Women have challenged the limits in
courts for decades. Two years ago, the government agreed to give permanent
commissions to women but only to those officers who had served fewer than 14
years, citing physical limitations of older women officers.
In response, serving female
officers argued to the Supreme Court that the policy was not
only “highly regressive but completely contrary to the demonstrated record and
statistics.”
Ms. Narayani said the physical
training for female cadets was as rigorous as it was for the men.

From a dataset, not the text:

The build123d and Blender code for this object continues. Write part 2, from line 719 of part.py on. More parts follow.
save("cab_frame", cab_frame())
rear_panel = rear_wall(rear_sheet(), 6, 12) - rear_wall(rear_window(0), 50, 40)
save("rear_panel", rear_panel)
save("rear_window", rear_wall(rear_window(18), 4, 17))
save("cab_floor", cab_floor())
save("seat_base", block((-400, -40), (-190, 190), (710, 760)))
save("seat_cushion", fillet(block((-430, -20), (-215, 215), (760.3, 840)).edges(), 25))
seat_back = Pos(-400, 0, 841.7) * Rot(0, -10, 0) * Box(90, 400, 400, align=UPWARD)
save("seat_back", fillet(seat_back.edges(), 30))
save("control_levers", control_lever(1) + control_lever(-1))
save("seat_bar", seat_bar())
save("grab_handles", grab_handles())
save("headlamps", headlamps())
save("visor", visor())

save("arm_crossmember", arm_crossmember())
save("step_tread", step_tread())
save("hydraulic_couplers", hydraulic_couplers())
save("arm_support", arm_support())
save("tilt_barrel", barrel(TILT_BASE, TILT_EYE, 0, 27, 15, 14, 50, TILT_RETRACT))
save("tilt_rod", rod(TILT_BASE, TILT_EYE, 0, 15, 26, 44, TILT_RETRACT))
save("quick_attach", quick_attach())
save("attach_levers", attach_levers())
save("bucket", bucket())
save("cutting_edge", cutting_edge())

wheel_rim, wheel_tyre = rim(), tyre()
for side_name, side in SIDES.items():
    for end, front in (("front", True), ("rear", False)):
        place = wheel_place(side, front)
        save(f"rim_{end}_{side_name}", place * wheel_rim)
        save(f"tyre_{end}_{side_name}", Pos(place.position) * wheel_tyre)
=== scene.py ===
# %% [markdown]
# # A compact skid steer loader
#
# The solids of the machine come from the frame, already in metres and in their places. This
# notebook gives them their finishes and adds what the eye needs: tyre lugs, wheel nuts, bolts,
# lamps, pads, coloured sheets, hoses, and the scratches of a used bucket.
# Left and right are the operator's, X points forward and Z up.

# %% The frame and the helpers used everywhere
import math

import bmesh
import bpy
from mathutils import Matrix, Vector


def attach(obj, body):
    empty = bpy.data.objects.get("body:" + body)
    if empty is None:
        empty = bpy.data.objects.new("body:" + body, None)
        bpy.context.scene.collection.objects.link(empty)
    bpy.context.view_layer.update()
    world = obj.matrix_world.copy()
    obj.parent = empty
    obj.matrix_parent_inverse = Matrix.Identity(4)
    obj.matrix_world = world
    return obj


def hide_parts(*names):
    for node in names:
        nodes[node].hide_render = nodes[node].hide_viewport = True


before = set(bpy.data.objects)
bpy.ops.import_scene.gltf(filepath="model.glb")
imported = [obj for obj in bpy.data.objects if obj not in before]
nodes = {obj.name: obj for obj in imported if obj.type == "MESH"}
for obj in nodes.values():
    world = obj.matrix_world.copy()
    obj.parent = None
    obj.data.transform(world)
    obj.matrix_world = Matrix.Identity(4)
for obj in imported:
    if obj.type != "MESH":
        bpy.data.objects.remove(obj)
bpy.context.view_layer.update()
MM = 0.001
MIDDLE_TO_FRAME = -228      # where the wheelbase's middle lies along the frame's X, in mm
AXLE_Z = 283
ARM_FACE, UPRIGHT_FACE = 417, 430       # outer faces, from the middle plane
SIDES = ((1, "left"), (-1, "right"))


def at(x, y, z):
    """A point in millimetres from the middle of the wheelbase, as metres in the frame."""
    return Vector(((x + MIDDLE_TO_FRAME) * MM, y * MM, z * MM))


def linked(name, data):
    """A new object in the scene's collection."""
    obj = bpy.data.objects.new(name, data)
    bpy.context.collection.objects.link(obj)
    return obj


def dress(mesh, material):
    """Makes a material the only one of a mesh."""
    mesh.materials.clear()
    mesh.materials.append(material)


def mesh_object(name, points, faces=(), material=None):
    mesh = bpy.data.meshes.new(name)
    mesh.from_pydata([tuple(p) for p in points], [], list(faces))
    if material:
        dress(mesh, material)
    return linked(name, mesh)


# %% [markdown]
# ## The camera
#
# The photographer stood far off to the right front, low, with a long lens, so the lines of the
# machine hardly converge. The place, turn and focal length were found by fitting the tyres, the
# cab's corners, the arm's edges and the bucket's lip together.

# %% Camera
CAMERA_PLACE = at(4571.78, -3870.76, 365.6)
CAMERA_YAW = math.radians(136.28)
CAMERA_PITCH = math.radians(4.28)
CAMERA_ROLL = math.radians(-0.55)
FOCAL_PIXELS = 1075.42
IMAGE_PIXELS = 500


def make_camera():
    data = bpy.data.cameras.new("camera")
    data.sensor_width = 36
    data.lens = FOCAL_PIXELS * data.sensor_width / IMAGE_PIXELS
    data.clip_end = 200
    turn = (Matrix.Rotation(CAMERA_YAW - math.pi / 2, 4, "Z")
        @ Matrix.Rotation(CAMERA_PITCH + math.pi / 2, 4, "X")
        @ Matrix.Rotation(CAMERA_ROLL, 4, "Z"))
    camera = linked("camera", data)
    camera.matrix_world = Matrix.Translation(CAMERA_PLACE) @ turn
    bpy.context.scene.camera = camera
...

“There is no such discrimination
once we enter in our training that, ‘OK, you are a lady so you will be given an
excuse from doing this,’” she said.
The court decision on Wednesday
stemmed from public interest litigation, not tied to a specific plaintiff, that
had been filed with India’s Supreme Court. The suit argued that not allowing
women to take the academy’s entrance exam violated India’s Constitution, which
prohibits discrimination on the basis of sex.
The court agreed in an earlier
ruling, and the government of Prime Minister Narendra Modi said in early
September that it would open up the academy to women.

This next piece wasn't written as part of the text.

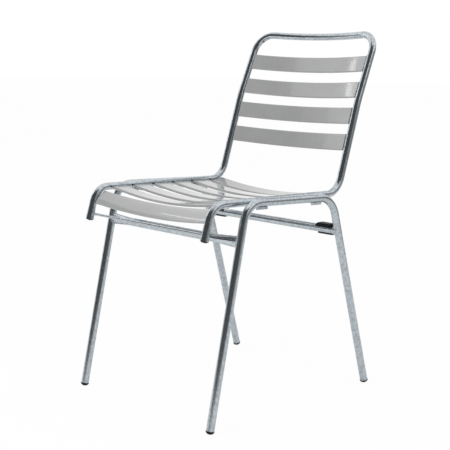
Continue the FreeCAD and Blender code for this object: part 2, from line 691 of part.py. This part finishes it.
# Stacking buffers: open saddles clipped over the ends of the rear crossbar
def buffer():
    """the right-hand buffer, padded along X from its section"""
    body = doc.addObject("PartDesign::Body", "buffer")
    section = sketch_on(body, "YZ_Plane", "buffer_section")
    back_reach = "@rear_bar_diameter / 2 + @buffer_wall"
    front = -size("buffer_front")
    back = value(back_reach)
    top = size("buffer_top")
    corners = [Vector(front, top, 0), Vector(back, top, 0), Vector(back, -back, 0), Vector(front, -back, 0)]
    lines = section.addGeometry([Part.LineSegment(corners[i], corners[(i + 1) % 4]) for i in range(4)], False)
    for i in range(4):
        section.addConstraint(Sketcher.Constraint("Coincident", lines[i], 2, lines[(i + 1) % 4], 1))
    section.addConstraint(Sketcher.Constraint("Horizontal", lines[0]))
    section.addConstraint(Sketcher.Constraint("Horizontal", lines[2]))
    section.addConstraint(Sketcher.Constraint("Vertical", lines[1]))
    section.addConstraint(Sketcher.Constraint("Vertical", lines[3]))
    measure(section, "front", "@buffer_front", "DistanceX", lines[0], 1, -1, 1)
    measure(section, "top", "@buffer_top", "DistanceY", -1, 1, lines[0], 1)
    measure(section, "back", back_reach, "DistanceX", -1, 1, lines[2], 1)
    measure(section, "bottom", back_reach, "DistanceY", lines[2], 1, -1, 1)
    block = body.newObject("PartDesign::Pad", "buffer_block")
    block.Profile = section
    bind(block, "Length", "@buffer_length")
    doc.recompute()
    long_edges = [i + 1 for i, e in enumerate(block.Shape.Edges) if e.BoundBox.XLength > size("buffer_length") / 2]
    rounding = body.newObject("PartDesign::Fillet", "buffer_rounding")
    rounding.Base = (block, ["Edge%d" % i for i in long_edges])
    bind(rounding, "Radius", "@buffer_corner")
    return body


buffer_end = rear_bar_at.x - size("leg_tube_diameter") / 2 - size("buffer_gap")
buffer_start = Vector(buffer_end - size("buffer_length"), rear_bar_at.y, rear_bar_at.z)
block = buffer()
block.Placement = Placement(buffer_start, Rotation())
bore = cylinder("buffer_bore", "@rear_bar_diameter / 2 + @fit_clearance", "@buffer_length * 2",
                along(buffer_start - Vector(size("buffer_length") / 2, 0, 0), buffer_start + Vector(1, 0, 0)))
mouth = box("buffer_mouth_gap", "@buffer_length * 2", "2 * @buffer_front - @buffer_toe",
            "@buffer_mouth + @rear_bar_diameter / 2 + @buffer_wall * 2",
            Placement(Vector(buffer_start.x - size("buffer_length") / 2,
                             buffer_start.y - 2 * size("buffer_front"),
                             buffer_start.z - size("rear_bar_diameter") / 2 - 2 * size("buffer_wall")), Rotation()))
slant = box("buffer_slant", "@buffer_chamfer * 4", "@buffer_front * 4", "@buffer_chamfer * 2",
            Placement(Vector(buffer_start.x - size("buffer_chamfer"),
                             buffer_start.y - 2 * size("buffer_front"),
                             buffer_start.z + size("buffer_top") - 2 * size("buffer_chamfer")),
                      Rotation(Vector(0, 1, 0), -45)))
slanted = cut("buffer_slanted", block, slant)
right_buffer = keep(cut("buffer_open", cut("buffer_bored", slanted, bore), mouth), "stack_buffer_right")
keep(mirror("buffer_left", right_buffer), "stack_buffer_left")

doc.recompute()
bad = [o.Name for o in doc.Objects if "Invalid" in o.State or "Error" in o.State]
if bad:
    raise RuntimeError("failed: %s" % bad)
for name, node in nodes.items():
    if node.Shape.isNull() or not node.Shape.isValid() or not node.Shape.Solids:
        raise RuntimeError("no valid solid: %s" % name)

os.makedirs("parts", exist_ok=True)
for name, node in nodes.items():
    node.Shape.exportStep("parts/%s.step" % name)
print(len(nodes), "sub-parts")
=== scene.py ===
"""Stacking terrace chair: finishes for tubes, slats and plastic parts, weld beads, and the stage."""

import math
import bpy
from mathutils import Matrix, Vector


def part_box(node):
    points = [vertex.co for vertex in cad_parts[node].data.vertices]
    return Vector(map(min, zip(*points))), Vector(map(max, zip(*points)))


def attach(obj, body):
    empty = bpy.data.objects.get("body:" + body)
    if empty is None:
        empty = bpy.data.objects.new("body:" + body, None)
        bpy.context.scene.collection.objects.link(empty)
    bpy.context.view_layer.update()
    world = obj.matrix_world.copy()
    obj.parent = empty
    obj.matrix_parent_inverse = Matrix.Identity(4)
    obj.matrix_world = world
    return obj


bl_info = {
    "name": "Terrace Chair",
    "version": (1, 0, 0),
    "blender": (4, 5, 0),
    "location": "View3D > Sidebar > Chair",
    "description": "Finishes, weld beads and stage for a stacking terrace chair",
    "category": "Object",
}

import bmesh
import bpy
from bpy.props import FloatProperty, FloatVectorProperty, PointerProperty
from mathutils import Matrix, Vector
from mathutils.bvhtree import BVHTree
from mathutils.noise import noise as noise_at

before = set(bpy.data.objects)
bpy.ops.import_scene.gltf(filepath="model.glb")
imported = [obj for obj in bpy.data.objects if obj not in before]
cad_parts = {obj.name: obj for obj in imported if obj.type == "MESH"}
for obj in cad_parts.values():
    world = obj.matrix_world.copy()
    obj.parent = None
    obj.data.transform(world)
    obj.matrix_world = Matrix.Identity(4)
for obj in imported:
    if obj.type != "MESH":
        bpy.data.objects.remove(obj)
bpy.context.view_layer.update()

SLATS = sorted(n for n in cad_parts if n[:-1] in ("seat_slat_", "back_slat_"))
SEAT_TUBE = "seat_back_tube"
LEG_FRAME = "leg_frame"
# Each bar and the tube that its ends are welded to
WELDED_TO = {
    "front_tie_rod": SEAT_TUBE,
    "front_crossbar": LEG_FRAME,
    "rear_crossbar": LEG_FRAME,
}
LEGS_AND_BARS = [f"{LEG_FRAME}_left", f"{LEG_FRAME}_right", *WELDED_TO]
BRACKETS = [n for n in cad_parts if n.startswith("joining_plate") or "_lugs_" in n]
SCREWS = [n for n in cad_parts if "_screws_" in n]
BLACK = [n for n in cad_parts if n.startswith(("foot_glide", "tube_plug", "stack_buffer"))]


# Strength of the zinc's relief away from its lumps
SMOOTH_RELIEF = 0.16

# Weld beads: facets round the bead and along it, how fine their lumps are, and how far from a bar's
# tip its end is measured
BEAD_FACETS = 12
BEAD_STEPS = 72
LUMP_RATE = 4.5
TIP_REACH = 0.01
SEED_RATE = 50

# Stage, in metres
FLOOR_HALF = 30.0
SOFTBOX_SIDE = 2.0
SOFTBOX_PLACE = Vector((-0.4, -2.4, 1.4))
SOFTBOX_AIM = Vector((0.0, 0.0, 0.4))
CARD_RADIUS = 3.0
CARD_STEPS = 24
SENSOR_WIDTH_MM = 36.0

# Each card's first and last angle in degrees, lower and upper edge in metres, and shade
CARDS = (
    ("dark_card", -50.0, 76.0, 0.0, 6.0, 0.09),
    ("grey_card", 76.0, 175.0, 0.0, 1.6, 0.32),
    ("mid_card", -58.0, -50.0, 0.0, 2.2, 0.4),
    ("light_strip", -69.6, -67.8, 1.2, 2.6, 5.0),
)


def colour(name, description, default):
    """A colour property."""
    return FloatVectorProperty(name=name, description=description, default=default, size=3, min=0.0,
                               max=1.0, subtype="COLOR")


def length(name, description, default):
    """A length property in metres."""
    return FloatProperty(name=name, description=description, default=default, min=0.0, unit="LENGTH")


def share(name, description, default):
    """A property from 0 to 1."""
    return FloatProperty(name=name, description=description, default=default, min=0.0, max=1.0,
                         subtype="FACTOR")


class ChairFinishes(bpy.types.PropertyGroup):
    """Colours and finishes of the chair"""

    zinc: colour("Zinc", "Colour of the galvanised tubes", (0.58, 0.63, 0.665))
    zinc_dark: colour("Dark zinc", "Colour of the dull patches in the zinc", (0.42, 0.465, 0.50))
    zinc_roughness: share("Zinc roughness", "Roughness of the galvanised tubes", 0.15)
    zinc_patch: length("Zinc patch", "Size of the patches in the zinc", 0.007)
    nose_height: length("Nose lumps", "The seat tube's zinc is lumpy under this height", 0.440)
    slat: colour("Slats", "Colour of the slats", (0.315, 0.320, 0.317))
    slat_roughness: share("Slat roughness", "Roughness of the slats", 0.13)
    black: colour("Black plastic", "Colour of glides, plugs and buffers", (0.006, 0.006, 0.007))
    steel: colour("Screw steel", "Colour of the screws", (0.60, 0.60, 0.61))
    bead: length("Weld bead", "Radius of the round in the weld beads", 0.0019)
    bead_ripple: share("Weld ripple", "How uneven the weld beads are", 0.45)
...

“Deliberate planning and meticulous
preparation is called for to ensure smooth induction and seamless training of
such women candidates,” Shantanu Sharma, a defense ministry official and
captain in the Indian navy, wrote in an affidavit filed with the Supreme Court
this week.
The ruling on Wednesday lays out
the timetable. This week, the government said that women would be eligible to
take the defense academy exams starting in May of 2022. But the court insisted
that the process begin this November, when exams for admission to the defense
academy are scheduled to take place.
The justices said that the armed
forces, well-trained to respond quickly to emergencies, should
be able to implement the decision sooner.
Ms. Bala, who now works as a
security consultant in the northeastern city of Shillong, welcomed the court’s
ruling as a “landmark judgment.”
A veteran of postings in the army’s
logistics branch along India’s borders with China, Pakistan and Bhutan, Ms.
Bala said the disparity in the length of commissions for men and women always
weighed on her.
“They should be given equal ground
for succession,” she said.
Nithi C.J., 34, a risk management
consultant who served in the Indian Army’s intelligence corps, said admission
to India’s defense academy, based in Pune in central India, brings women one
step closer to proving their readiness for combat.
“Now the ball is in our court,” she
said, “and it is for the women aspirants to prove their salt.”